Competitive Online Optimization with Multiple Inventories: A Divide-and-Conquer Approach

Abstract: We study a competitive online optimization problem with multiple inventories. In the problem, an online decision maker seeks to optimize the allocation of multiple capacity-limited inventories over a slotted horizon, while the allocation constraints and revenue function come online at each slot. The problem is challenging as we need to allocate limited inventories under adversarial revenue functions and allocation constraints, while our decisions are coupled among multiple inventories and different slots. We propose a divide-and-conquer approach that allows us to decompose the problem into several single inventory problems and solve it in a two-step manner with almost no optimality loss in terms of competitive ratio (CR). Our approach provides new angles, insights and results to the problem, which differs from the widely-adopted primal-and-dual framework. Specifically, when the gradients of the revenue functions are bounded in a positive range, we show that our approach can achieve a tight CR that is optimal when the number of inventories is small, which is better than all existing ones.
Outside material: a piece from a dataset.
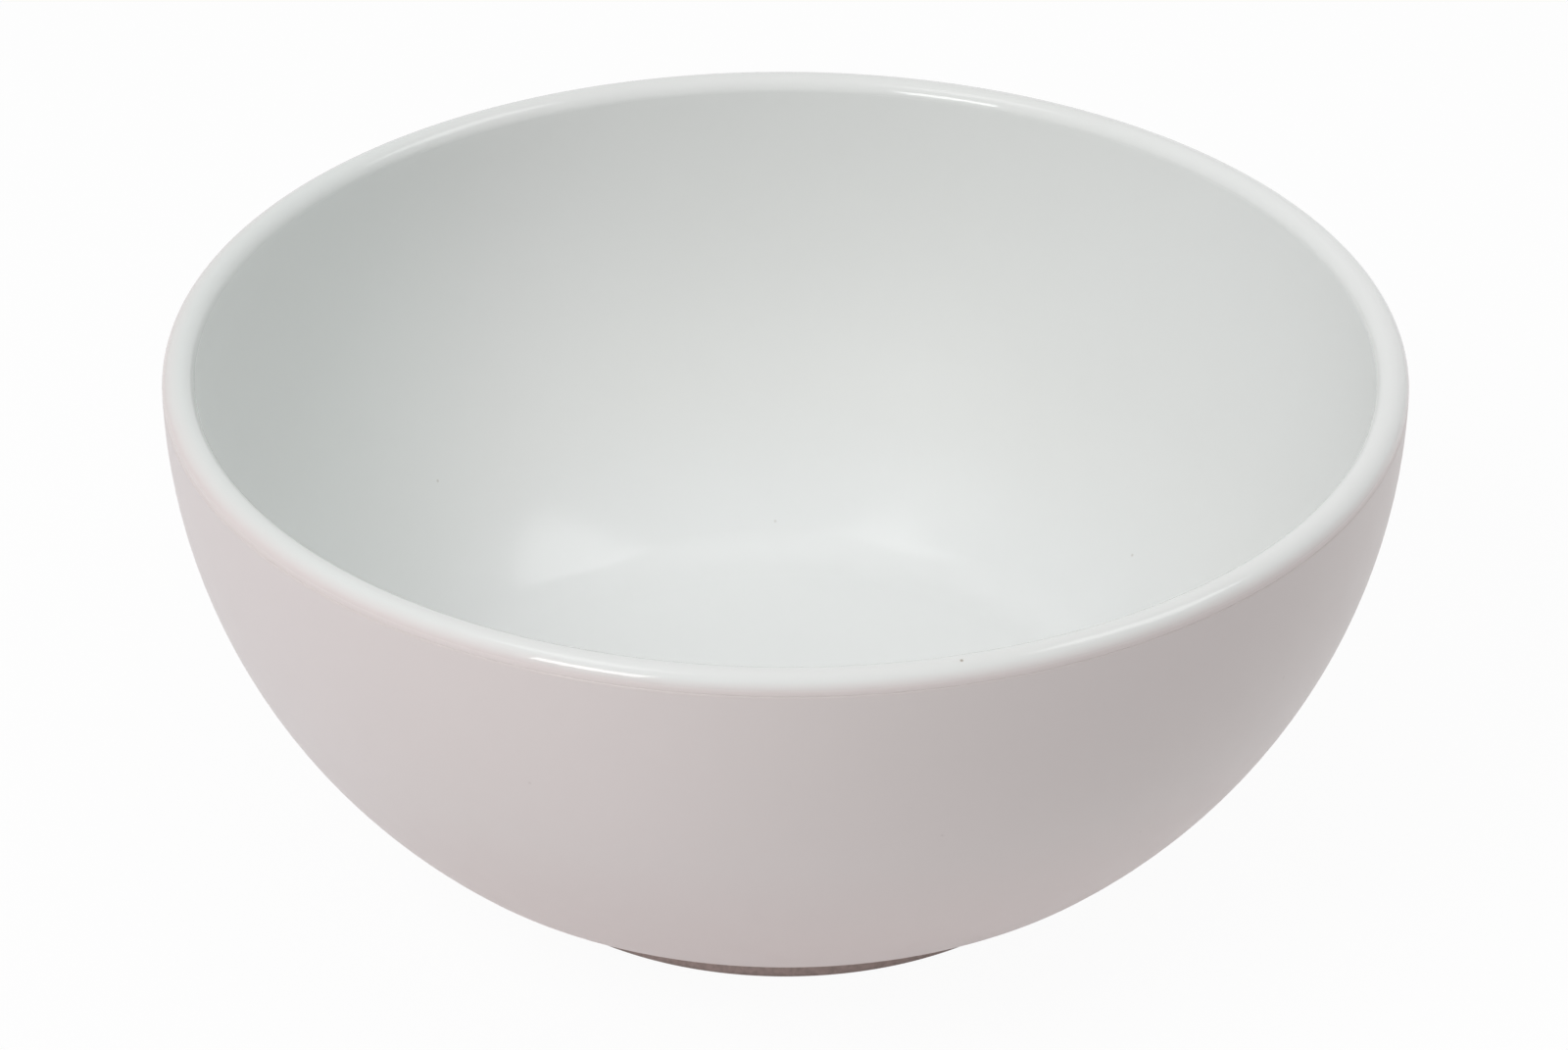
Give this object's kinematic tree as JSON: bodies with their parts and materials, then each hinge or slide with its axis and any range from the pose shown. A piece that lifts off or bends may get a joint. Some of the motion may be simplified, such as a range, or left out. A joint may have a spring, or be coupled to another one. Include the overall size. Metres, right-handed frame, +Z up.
{
  "type": "latte bowl",
  "caption": "Round handleless bowl for milk coffee, with a curved wall, a full round lip, a flat floor and a low foot ring, glazed inside and out with a bare seat.",
  "frame": {"origin": "centre of the foot ring's seat, on the surface that the bowl stands on", "axes": "+Z up, along the bowl's axis of turning; the bowl is the same all the way round, so +X and +Y are free"},
  "size_m": [0.14, 0.14, 0.061],
  "materials": {
    "porcelain_clay": "fired porcelain clay, dense and matt, covered by glaze",
    "bare_clay": "bare fired clay, matt and finely grained, smoothed by sponging",
    "inner_glaze": "glossy cool white glaze, even, with a few pinpricks",
    "outer_glaze": "soft gloss warm white glaze with a slight pink cast",
    "base_glaze": "soft gloss warm white glaze, a little thicker in the corner at the foot ring"
  },
  "bodies": {
    "root": {"porcelain_body": "porcelain_clay", "foot_ring": "bare_clay", "inner_glaze": "inner_glaze", "outer_glaze": "outer_glaze", "base_glaze": "base_glaze"}
  },
  "joints": []
}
For an arbitrary number of inventories, the CR we achieve is within an additive constant of one to a lower bound of the best possible CR among all online algorithms for the problem. We further characterize a general condition for generalizing our approach to different applications. For example, for a generalized one-way trading problem with price elasticity, where no previous results are available, our approach obtains an online algorithm that achieves the optimal CR up to a constant factor.